## Your instructions
Your reply should be a single number: how many lines contain the string "lever".
─── Stored data
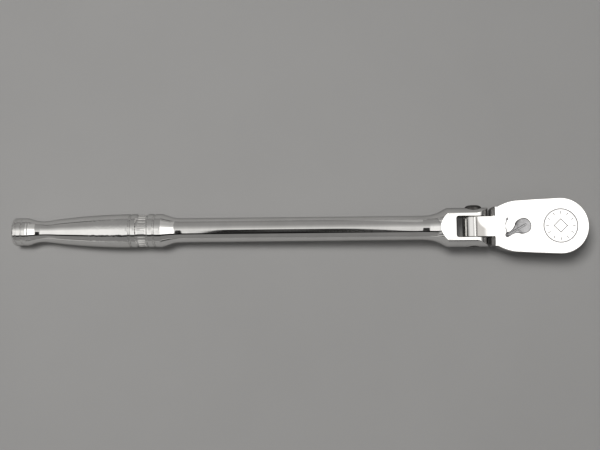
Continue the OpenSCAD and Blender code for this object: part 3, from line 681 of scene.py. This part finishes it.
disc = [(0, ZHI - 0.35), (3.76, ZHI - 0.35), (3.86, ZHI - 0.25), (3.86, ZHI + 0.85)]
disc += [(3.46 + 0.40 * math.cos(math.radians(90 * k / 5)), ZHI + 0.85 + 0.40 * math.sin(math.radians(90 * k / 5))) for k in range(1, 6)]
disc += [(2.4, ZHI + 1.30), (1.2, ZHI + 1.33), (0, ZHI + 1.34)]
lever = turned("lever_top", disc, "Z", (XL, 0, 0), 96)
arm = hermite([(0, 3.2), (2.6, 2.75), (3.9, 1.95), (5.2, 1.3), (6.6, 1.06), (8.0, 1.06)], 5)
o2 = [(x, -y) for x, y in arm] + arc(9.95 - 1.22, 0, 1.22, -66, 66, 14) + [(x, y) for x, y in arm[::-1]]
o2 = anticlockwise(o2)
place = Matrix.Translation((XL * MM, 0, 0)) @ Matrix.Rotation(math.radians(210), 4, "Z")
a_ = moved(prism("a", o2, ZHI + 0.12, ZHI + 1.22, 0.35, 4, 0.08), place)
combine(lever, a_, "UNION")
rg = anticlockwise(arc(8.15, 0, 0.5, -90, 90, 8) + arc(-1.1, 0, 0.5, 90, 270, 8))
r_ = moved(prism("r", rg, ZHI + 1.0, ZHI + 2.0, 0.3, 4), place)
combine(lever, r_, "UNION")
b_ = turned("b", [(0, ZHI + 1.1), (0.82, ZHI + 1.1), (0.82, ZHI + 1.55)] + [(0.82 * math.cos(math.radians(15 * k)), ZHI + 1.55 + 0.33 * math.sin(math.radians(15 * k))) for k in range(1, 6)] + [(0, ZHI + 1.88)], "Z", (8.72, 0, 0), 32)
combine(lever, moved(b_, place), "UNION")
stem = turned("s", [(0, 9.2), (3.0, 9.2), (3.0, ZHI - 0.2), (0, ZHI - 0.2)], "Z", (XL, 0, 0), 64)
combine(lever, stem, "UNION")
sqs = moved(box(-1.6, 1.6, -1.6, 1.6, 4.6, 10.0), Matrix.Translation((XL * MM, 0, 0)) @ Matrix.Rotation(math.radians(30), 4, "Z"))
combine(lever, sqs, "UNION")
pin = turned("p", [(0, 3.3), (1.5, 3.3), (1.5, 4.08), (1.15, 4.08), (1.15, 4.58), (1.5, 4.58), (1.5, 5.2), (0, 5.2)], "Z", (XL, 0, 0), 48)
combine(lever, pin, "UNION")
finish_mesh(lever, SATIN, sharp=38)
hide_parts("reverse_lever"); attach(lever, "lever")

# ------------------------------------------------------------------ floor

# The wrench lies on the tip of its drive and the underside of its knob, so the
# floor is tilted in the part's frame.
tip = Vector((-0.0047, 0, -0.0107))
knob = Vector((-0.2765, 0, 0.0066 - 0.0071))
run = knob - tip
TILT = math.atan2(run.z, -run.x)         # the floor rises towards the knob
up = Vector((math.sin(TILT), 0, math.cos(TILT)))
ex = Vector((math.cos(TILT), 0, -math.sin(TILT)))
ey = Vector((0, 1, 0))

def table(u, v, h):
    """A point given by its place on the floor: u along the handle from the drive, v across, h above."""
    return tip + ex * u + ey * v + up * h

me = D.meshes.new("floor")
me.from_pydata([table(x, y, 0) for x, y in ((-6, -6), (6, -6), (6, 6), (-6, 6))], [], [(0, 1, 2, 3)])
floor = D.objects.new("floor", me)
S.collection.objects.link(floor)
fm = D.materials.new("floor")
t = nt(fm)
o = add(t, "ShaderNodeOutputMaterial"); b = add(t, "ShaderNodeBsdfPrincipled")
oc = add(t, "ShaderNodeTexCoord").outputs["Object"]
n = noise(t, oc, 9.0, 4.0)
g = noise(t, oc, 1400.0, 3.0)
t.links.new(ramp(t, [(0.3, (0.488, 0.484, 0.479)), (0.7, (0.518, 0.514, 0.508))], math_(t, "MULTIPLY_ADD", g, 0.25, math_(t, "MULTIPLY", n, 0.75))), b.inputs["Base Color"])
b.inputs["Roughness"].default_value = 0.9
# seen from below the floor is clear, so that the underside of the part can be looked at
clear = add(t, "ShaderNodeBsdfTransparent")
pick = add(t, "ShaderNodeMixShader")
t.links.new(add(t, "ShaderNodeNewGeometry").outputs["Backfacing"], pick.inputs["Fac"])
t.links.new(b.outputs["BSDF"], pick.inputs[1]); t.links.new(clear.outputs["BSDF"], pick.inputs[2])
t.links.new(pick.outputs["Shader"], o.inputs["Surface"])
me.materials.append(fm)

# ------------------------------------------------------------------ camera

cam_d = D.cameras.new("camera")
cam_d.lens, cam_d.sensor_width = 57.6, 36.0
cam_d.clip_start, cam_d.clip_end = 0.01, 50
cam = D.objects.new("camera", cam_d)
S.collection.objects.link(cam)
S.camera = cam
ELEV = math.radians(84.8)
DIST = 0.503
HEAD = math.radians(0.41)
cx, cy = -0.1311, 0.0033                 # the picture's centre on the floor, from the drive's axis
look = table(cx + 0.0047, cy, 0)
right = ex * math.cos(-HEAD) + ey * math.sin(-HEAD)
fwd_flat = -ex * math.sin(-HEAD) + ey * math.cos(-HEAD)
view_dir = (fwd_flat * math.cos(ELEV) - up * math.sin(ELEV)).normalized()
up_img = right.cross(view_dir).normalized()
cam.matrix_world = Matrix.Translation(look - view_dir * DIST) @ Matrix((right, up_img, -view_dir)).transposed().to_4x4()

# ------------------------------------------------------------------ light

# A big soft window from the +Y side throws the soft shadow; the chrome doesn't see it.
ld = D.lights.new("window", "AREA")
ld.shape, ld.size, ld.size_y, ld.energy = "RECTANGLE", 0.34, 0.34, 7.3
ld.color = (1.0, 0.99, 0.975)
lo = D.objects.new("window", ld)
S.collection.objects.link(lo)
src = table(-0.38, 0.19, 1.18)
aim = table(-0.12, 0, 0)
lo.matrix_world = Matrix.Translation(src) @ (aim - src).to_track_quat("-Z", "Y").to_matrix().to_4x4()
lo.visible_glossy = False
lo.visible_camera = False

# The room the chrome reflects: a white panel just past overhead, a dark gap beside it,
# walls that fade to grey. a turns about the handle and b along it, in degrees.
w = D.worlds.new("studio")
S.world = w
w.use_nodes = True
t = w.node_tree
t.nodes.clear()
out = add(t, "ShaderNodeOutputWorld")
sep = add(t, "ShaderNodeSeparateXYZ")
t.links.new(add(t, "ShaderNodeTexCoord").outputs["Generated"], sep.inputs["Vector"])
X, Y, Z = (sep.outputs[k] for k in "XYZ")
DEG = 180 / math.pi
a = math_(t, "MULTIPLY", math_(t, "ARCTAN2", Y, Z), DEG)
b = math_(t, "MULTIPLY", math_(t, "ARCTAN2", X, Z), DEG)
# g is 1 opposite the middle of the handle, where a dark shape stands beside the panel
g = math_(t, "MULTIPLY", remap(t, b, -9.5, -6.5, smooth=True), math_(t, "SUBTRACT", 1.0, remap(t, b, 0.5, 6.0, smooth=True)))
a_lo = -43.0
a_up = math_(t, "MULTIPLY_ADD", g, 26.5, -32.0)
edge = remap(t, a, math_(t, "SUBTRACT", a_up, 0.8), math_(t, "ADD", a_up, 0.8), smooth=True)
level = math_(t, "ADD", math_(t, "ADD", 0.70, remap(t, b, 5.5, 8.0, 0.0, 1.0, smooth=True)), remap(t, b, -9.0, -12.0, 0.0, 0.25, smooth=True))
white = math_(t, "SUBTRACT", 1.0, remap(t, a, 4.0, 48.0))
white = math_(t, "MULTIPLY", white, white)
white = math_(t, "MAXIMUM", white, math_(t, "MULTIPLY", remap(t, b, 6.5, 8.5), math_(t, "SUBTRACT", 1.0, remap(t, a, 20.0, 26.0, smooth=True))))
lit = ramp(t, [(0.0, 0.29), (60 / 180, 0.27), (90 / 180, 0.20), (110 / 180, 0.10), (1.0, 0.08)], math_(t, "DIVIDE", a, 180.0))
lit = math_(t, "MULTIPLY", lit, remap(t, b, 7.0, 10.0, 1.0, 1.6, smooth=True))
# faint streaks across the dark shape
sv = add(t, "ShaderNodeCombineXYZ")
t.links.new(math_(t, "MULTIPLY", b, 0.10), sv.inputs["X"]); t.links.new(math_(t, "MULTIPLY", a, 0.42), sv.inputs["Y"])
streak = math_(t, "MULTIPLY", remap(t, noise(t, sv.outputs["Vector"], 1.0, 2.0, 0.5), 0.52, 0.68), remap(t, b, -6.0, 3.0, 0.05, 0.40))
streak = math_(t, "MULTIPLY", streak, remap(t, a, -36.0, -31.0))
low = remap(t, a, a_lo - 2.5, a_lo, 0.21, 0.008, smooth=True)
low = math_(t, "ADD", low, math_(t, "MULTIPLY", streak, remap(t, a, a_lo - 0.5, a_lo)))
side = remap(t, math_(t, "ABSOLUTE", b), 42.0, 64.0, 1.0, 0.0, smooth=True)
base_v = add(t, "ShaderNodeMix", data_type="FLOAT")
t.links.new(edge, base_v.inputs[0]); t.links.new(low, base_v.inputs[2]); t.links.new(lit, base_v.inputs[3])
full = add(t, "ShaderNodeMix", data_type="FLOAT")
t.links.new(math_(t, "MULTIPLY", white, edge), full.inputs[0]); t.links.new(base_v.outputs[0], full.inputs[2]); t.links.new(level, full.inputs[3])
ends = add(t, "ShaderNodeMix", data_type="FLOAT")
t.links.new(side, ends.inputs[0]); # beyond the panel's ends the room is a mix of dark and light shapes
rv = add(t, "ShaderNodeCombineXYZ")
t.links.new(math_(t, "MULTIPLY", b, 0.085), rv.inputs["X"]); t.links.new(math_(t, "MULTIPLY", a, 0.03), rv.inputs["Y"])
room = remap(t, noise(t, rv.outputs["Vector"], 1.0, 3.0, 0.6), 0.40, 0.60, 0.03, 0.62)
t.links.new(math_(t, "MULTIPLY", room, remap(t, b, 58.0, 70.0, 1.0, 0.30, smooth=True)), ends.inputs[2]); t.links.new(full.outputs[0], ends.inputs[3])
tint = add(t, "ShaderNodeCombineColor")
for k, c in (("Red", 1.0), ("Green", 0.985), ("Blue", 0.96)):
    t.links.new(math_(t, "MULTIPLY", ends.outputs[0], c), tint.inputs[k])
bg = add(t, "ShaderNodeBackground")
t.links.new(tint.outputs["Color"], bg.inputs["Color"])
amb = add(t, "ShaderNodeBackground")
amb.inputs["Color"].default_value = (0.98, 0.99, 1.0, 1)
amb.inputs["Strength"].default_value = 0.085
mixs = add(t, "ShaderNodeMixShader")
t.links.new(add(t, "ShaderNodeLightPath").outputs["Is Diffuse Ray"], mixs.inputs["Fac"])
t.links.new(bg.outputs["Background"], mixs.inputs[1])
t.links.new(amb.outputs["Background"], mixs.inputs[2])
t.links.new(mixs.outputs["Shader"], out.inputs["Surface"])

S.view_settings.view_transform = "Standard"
──────
## Answer to the problem
9